The Sri-Lankan Exception: A Unique Re-Democratisation Process in South Asia
An overview of the political situation in Sri Lanka by Eric P. Meyer, Emeritus professor at Inalco, Paris, author of Sri Lanka, Biography of an Island, between local and global, Colombo, Viator,
2006. This is a shortened version of the article, available on the South Asia Programme website.
The overwhelming success of the National Peoples Power (NPP) in the Sri Lankan legislative elections of 14 November 2024 (more than two thirds of seats, 61.5% of the vote) confirmed the popularity of President Anura Kumara Dissanayake, elected on 21 September with 42.3% of the vote (55.9% after counting the preferential votes that serve as a second round), and of the team he put in place headed by Prime Minister Harini Amarasuriya. This success contrasts with the 3 to 4% of the vote obtained by Dissanayake in 2019 and by his party in 2020.
Beyond a simple rejection of discredited outgoing parliamentarians, how can such a meteoric rise be explained? And how was the democratic process not derailed in Sri Lanka, in spite of the succession of shocks which affected the country since independence – insurgencies of 1971 and 1987-1989, separatist war from the early 1980s to 2009, economic and political crisis of the early 2020s?
Sri Lanka recent electoral history:
- The Aragalaya popular movement of 2022 (Sri Lanka's “Arab spring") – sparked by the economic crisis, Covid, corruption, and the dominance of the Rajapakse clan – led to the resignation of President Gotabhaya Rajapakse;
- Interim President Ranil Wickremesinghe pulled the country out of bankruptcy through a deal with the International Monetary Fund (IMF). The resulting austerity measures benefitted to the rise of the NPP;
- The current President Dissanayake made a smart move when creating the NPP in 2019, rallying the Sinhalese popular masses and leaving the People’s Liberation Front (JVP) towards a democratic direction;
- The 2024 elections demonstrated the resilience of the democratic system. With 67% participation, an electoral campaign without major incidents, and the smooth functioning of a complex proportional list ballot with preferential ranking of candidates;
- The NPP seems to be successfully turning the page on the civil war that ended in 2009 with the defeat of the Tamil separatists for which the Rajapakse brothers took credit, building their power on the instrumentalisation of tensions between the Buddhist Sinhalese majority and the Tamil-speaking Hindu, Muslim and Christian minorities.
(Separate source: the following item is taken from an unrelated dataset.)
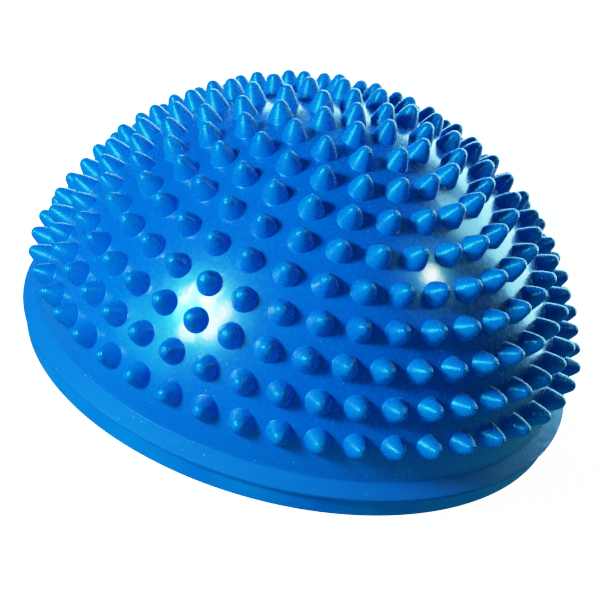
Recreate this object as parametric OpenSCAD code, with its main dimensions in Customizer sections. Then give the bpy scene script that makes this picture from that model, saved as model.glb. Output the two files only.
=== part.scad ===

The NPP, goals and challenges:
- The NPP aims for a “clean” political culture through practical measures aiming at reducing poverty, banning communal politics, dynamising the administration, and ensuring the impartiality of justice;
- The party must try to renegotiate the agreements with the IMF to alleviate the poverty of the masses, fight against corruption and mafia practices, monitor the change in political culture, strengthen coexistence between communities internally, and remove the mistrust of the Sri Lankan Tamil diaspora;
- From a geopolitical perspective, the country needs to keep an equal distance between India and China. The former Rajapaksa regime, while pretending to defend Sri Lanka’s independence and unity, had mortgaged the island to Chinese economic-strategic interests. President Dissanayake's realist line is already confronted to five major projects which are under review and represent an economic and sovereignty dilemma: two linked to China – the “Colombo port-city” and Hambantota port – and three linked to India – the natural harbor of Trincomalee, the wind turbines in Mannar and Pooneryn, and the extension of the Colombo port container terminal.